Villa Maria picked Pinot Noir for sparkling wine from their Mangere vineyard on the 21st February. The vineyard is in the crater of an old volcano and with volcanic soils and a beaut little microclimate in there.
But I had just visited West Brook in Waimauku, out the back of Kumeu and there the Pinot Noir grapes were still changing colour. They are later because of the different soils (clay), the different aspect and quite probably different clones.
However I couldn't have arrived at West Brook at a better time because the nets were going on the Pinot Gris vines. It was an interesting exercise to see.
But now harvest has actually commenced in Kumeu because on the 28th February, Kumeu River harvested some of their Pinot Noir grapes from around the winery. Maybe they are also going to make a sparkling wine this year? Paul Brajkovich told me they plan to start their main harvest next Tuesday (6th March), but of course that depends on the weather.

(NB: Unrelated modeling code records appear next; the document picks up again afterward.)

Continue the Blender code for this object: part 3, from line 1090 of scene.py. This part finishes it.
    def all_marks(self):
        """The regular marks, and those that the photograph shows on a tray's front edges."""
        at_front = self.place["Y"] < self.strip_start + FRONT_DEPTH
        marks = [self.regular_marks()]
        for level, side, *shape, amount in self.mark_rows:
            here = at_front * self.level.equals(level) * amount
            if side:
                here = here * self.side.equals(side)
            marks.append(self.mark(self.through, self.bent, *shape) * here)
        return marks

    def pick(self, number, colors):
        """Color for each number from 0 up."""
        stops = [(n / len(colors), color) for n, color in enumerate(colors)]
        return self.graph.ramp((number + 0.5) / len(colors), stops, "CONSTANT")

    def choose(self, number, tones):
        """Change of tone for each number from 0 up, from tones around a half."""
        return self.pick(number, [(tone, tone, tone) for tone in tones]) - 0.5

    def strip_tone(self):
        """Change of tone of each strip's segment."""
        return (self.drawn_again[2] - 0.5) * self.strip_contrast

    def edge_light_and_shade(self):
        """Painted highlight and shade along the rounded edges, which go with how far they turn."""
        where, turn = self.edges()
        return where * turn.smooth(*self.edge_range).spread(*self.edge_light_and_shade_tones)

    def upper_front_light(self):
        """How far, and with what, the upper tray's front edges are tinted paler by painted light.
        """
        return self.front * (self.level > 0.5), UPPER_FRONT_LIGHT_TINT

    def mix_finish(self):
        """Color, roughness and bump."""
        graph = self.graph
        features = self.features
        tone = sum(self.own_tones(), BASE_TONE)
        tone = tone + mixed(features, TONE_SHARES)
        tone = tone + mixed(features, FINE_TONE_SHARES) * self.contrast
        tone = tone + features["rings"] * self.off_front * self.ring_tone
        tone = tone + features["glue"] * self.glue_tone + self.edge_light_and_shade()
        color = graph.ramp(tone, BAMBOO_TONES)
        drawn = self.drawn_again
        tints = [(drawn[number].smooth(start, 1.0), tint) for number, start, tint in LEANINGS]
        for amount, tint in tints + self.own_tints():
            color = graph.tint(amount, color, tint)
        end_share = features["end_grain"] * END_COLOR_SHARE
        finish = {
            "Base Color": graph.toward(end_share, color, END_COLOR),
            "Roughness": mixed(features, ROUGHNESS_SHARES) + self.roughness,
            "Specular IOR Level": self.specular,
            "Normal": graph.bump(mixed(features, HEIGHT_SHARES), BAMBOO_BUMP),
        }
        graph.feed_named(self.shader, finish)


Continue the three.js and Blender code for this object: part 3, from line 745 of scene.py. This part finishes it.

It's a strange season and as most of us know, the summer has been cool and wet. But how short are our memories? James Rowan, winemaker at West Brook reminds me by saying, "2011 was a training season for this year."
Today, the first day of autumn, dawned as if it was the first day of winter. So it is not surprising that most of the vineyards around the country are running late.
Paul Mason of Martinborough Vineyards says it's going to be late in Martinborough - he may even get Easter off and Katy Prescott at Nautilus Estate in Marlborough says they are still a long way off down there. Further south, at Earnscleugh in Central Otago, Phil Handford says veraison is not yet complete at Grasshopper Rock.
I can see what happening around my stamping ground of Kumeu and Matakana (I'll be heading up there this weekend) but it's nice to get a handle of what's happening further south and Phil helps with his pre-harvest update at www.grasshopperrock.co.nz/vintage_summaries.html.
Other thing that is notable about the season is the lower crop levels of Sauvignon Blanc in Marlborough, so there are no worries about a Sauvignon Blanc glut any more and contract growers will all be able to sell off their grapes this year.